One year firecrackers set the school on fire.  Joel Ryburn, who taught all eight grades, csame from the well with buckets of water, “his heels higher than his head” admirers described, as he ran back and forth to put the fire out. The poor young teacher was rewarded for this heroic effort by being inside the school’s privy when the boys turned it over. I doubt Mr. Ryburn ever really enjoyed the 4th of July.

Of course, there had to be ice cream. Usually, ice cream making was confined to winter when icicles from the roof could be used.  But for the 4th of July, ice had to be carried somehow from the ice house miles away.

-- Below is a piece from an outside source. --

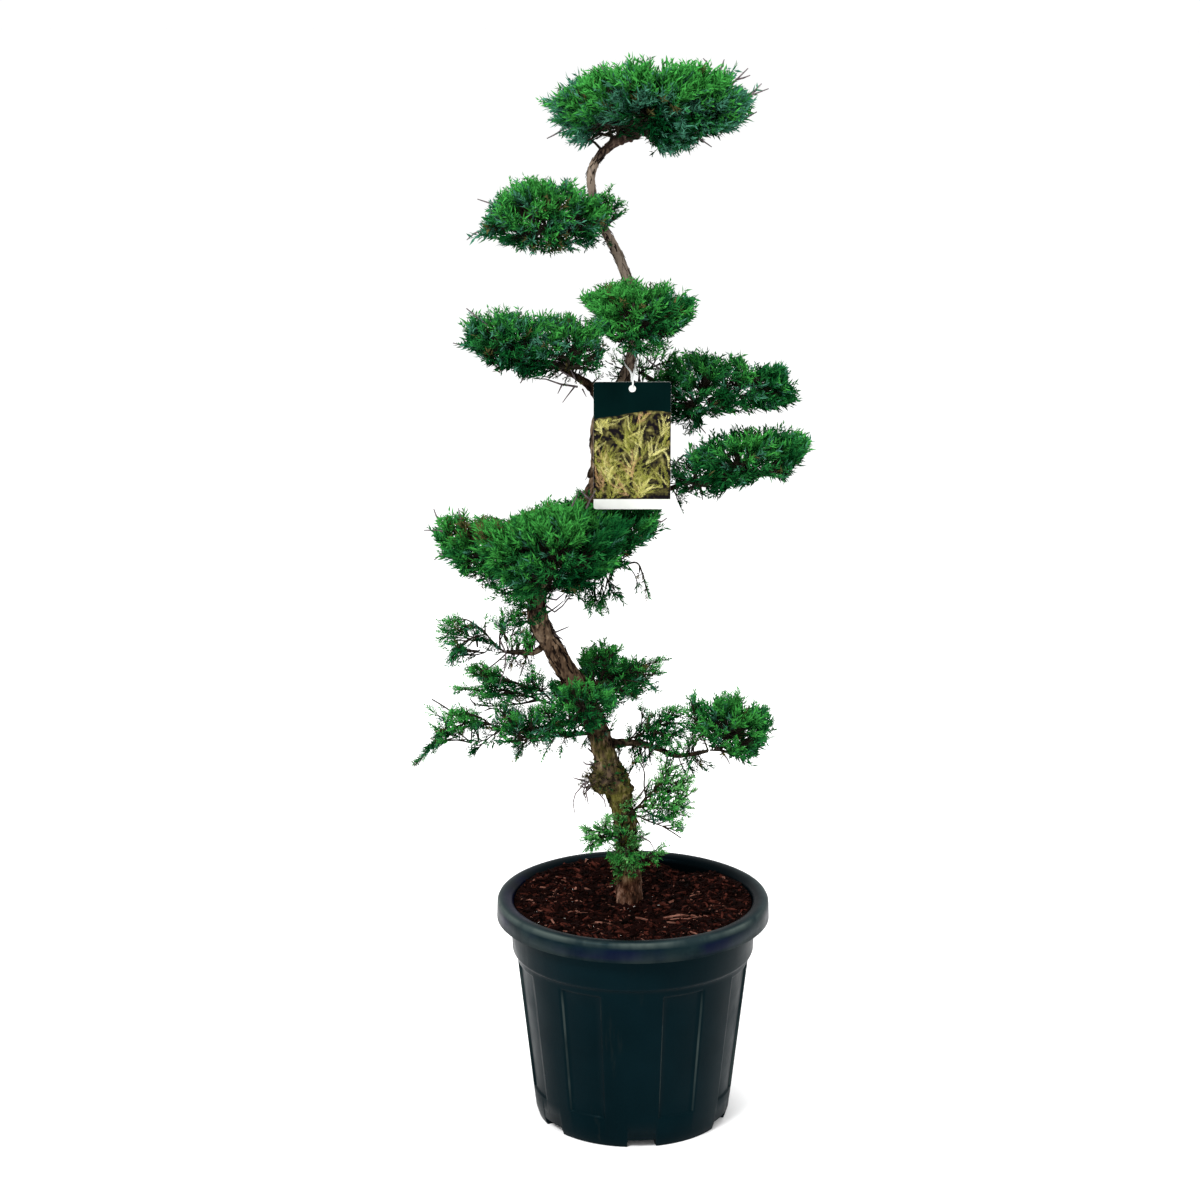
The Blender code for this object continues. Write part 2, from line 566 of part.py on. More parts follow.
def make_tag():
    width, thickness, height = TAG_SIZE
    bm = bmesh.new()
    bmesh.ops.create_cube(bm, size=1.0, matrix=Matrix.Diagonal((width, thickness, height, 1.0)))
    upright = [edge for edge in bm.edges if abs(edge.verts[0].co.y - edge.verts[1].co.y) > thickness / 2]
    bmesh.ops.bevel(bm, geom=upright, offset=TAG_CORNER, segments=3, affect="EDGES", profile=0.5)
    tag = add_object("plant_tag", mesh_from(bm, "plant_tag"),
                     finish=material("tag_card", (0.55, 0.56, 0.40, 1.0), 0.45))
    tag.location = TAG_TOP_MIDDLE - Vector((0.0, 0.0, height / 2.0))
    hole = bmesh.new()
    bmesh.ops.create_cone(hole, segments=12, radius1=TAG_HOLE, radius2=TAG_HOLE, depth=0.02, cap_ends=True,
                          matrix=Matrix.Rotation(math.pi / 2, 4, "X"))
    punch = add_object("tag_punch", mesh_from(hole, "tag_punch"), tag_cutters)
    punch.location = TAG_TOP_MIDDLE - Vector((0.0, 0.0, TAG_HOLE_DROP))
    combine(tag, tag_cutters, "DIFFERENCE")


def loop_line():
    """Once round the trunk, down in front of it, through the tag's hole and back up behind the tag."""
    round_trunk = LOOP_TRUNK_RADIUS + LOOP_RADIUS + GAP
    bight = TAG_TOP_MIDDLE - Vector((0.0, 0.0, TAG_HOLE_DROP - TAG_HOLE + LOOP_RADIUS + GAP))
    card = TAG_SIZE[1] / 2.0 + LOOP_RADIUS + GAP
    line = []
    for index in range(LOOP_STEPS + 1):
        angle = math.radians(LOOP_START + LOOP_SPAN * index / LOOP_STEPS)
        height = LOOP_TRUNK_Z - LOOP_DIP * (1.0 - math.sin(angle))
        outward = Vector((math.cos(angle), math.sin(angle), 0.0))
        line.append(trunk_centre(height) + outward * round_trunk)
    meet_left = Vector((bight.x - 0.0016, bight.y + 0.007, 1.0085))
    meet_right = meet_left + Vector((0.0034, 0.0, 0.0))
    line += [line[-1].lerp(meet_left, 0.5), meet_left]
    line += [bight + Vector((-0.0008, card + 0.0016, 0.0065)), bight + Vector((-0.0006, card, 0.0018)),
             bight + Vector((-0.0002, card * 0.6, 0.0)), bight + Vector((0.0002, -card * 0.6, 0.0)),
             bight + Vector((0.0006, -card, 0.0018)), bight + Vector((0.0010, -card + 0.0002, 0.0085))]
    line += [meet_right, meet_right.lerp(line[0], 0.5)]
    return line


def make_loop():
    curve = bpy.data.curves.new("tag_loop", "CURVE")
    curve.dimensions = "3D"
    curve.bevel_depth = LOOP_RADIUS
    curve.bevel_resolution = 1
    line = loop_line()
    spline = curve.splines.new("POLY")
    spline.use_cyclic_u = True
    spline.points.add(len(line) - 1)
    for point, place in zip(spline.points, line):
        point.co = (*place, 1.0)
    loop = bpy.data.objects.new("tag_loop", curve)
    plant.objects.link(loop)
    curve.materials.append(material("loop_plastic", (0.85, 0.85, 0.82, 1.0), 0.4))


def surface_of(objects):
    """A search tree over the faces of several objects."""
    points, faces = [], []
    for item in objects:
        mesh = evaluated_mesh(item)
        start = len(points)
        points += [item.matrix_world @ vertex.co for vertex in mesh.vertices]
        faces += [[start + index for index in polygon.vertices] for polygon in mesh.polygons]
        bpy.data.meshes.remove(mesh)
    return BVHTree.FromPolygons(points, faces)


def cutter_collection(name):
    made = bpy.data.collections.new(name)
    cutters.children.link(made)
    made.hide_render = True
    return made


pot_cutters = cutter_collection("pot_cutters")
limb_cutters = cutter_collection("limb_cutters")
tag_cutters = cutter_collection("tag_cutters")
make_pot()
make_soil()
make_limbs()
make_tag()
make_loop()
limbs_surface = surface_of(plant.objects)
green = material("foliage", (0.020, 0.115, 0.045, 1.0), 0.7)
masses = [Mass(name) for name in MASSES]
for each in masses:
    grow(each)
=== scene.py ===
import json
import math
import random

import bmesh
import bpy
from mathutils import Euler, Matrix, Vector, noise
from mathutils.bvhtree import BVHTree
from mathutils.geometry import tessellate_polygon

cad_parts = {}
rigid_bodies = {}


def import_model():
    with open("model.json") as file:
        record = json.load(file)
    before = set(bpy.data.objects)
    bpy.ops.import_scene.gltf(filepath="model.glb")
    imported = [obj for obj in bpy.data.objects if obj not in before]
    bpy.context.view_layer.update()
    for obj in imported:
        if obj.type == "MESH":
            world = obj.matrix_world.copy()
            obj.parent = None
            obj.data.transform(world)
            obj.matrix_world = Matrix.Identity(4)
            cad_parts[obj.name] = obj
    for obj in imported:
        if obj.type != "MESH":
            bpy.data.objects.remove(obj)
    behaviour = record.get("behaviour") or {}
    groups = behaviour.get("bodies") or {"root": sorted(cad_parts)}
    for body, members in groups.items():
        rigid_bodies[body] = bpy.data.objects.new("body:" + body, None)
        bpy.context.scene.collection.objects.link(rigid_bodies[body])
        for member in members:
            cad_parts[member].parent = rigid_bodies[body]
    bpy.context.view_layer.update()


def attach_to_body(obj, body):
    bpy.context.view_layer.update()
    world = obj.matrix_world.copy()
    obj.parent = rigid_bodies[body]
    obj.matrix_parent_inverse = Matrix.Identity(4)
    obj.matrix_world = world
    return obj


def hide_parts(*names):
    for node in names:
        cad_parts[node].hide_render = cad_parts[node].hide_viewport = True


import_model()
scene = bpy.context.scene
print("frame loaded")


# helpers
def linkTo(target, name, mesh):
    made = bpy.data.objects.new(name, mesh)
    target.objects.link(made)
    return made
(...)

Rebecca Morgan, Psychological Safety Expert, recalls that she was the Designated Sitter for ice cream making in her community. That was the small child, little enough not to impede the crank, who sat upon the freezer after the ice cream started to freeze hard to keep it from jumping around while the handle was turned.  “I had a very cold butt,” she reflected thoughtfully.

My own family moved to Spokane in 1940. All the stores had root beer.  Our new tradition was to carry blankets to sit upon and walk five miles to the hill above Natatorium Park for a wonderful fireworks display.  Unbelievably better than upending privies or exploding bottles

We learned to get by without most of our treasured traditions this 4th of July, 2020. Humorist Patt Schwab reports that she asked a little boy if he minded wearing a mask.  “I love it,” he said, “I can stick my tongue out at everyone, and My Mom can’t see.”

We’re all experimenting with new ways of doing old things.  I’ve learned you can make a pretty good sherbet by freezing a can of fruit and then whirring it up in the blender. Remove from the can first.

My daughter and I watch television together at a distance. We synchronize a show on Netflix and then watch together on Zoom I have a friend who comes by almost every day to water my neglected flowers.  She thinks I don’t know. But I do.

We need each other.

The Fourth of July may be past but we’re a long way from Independence Day.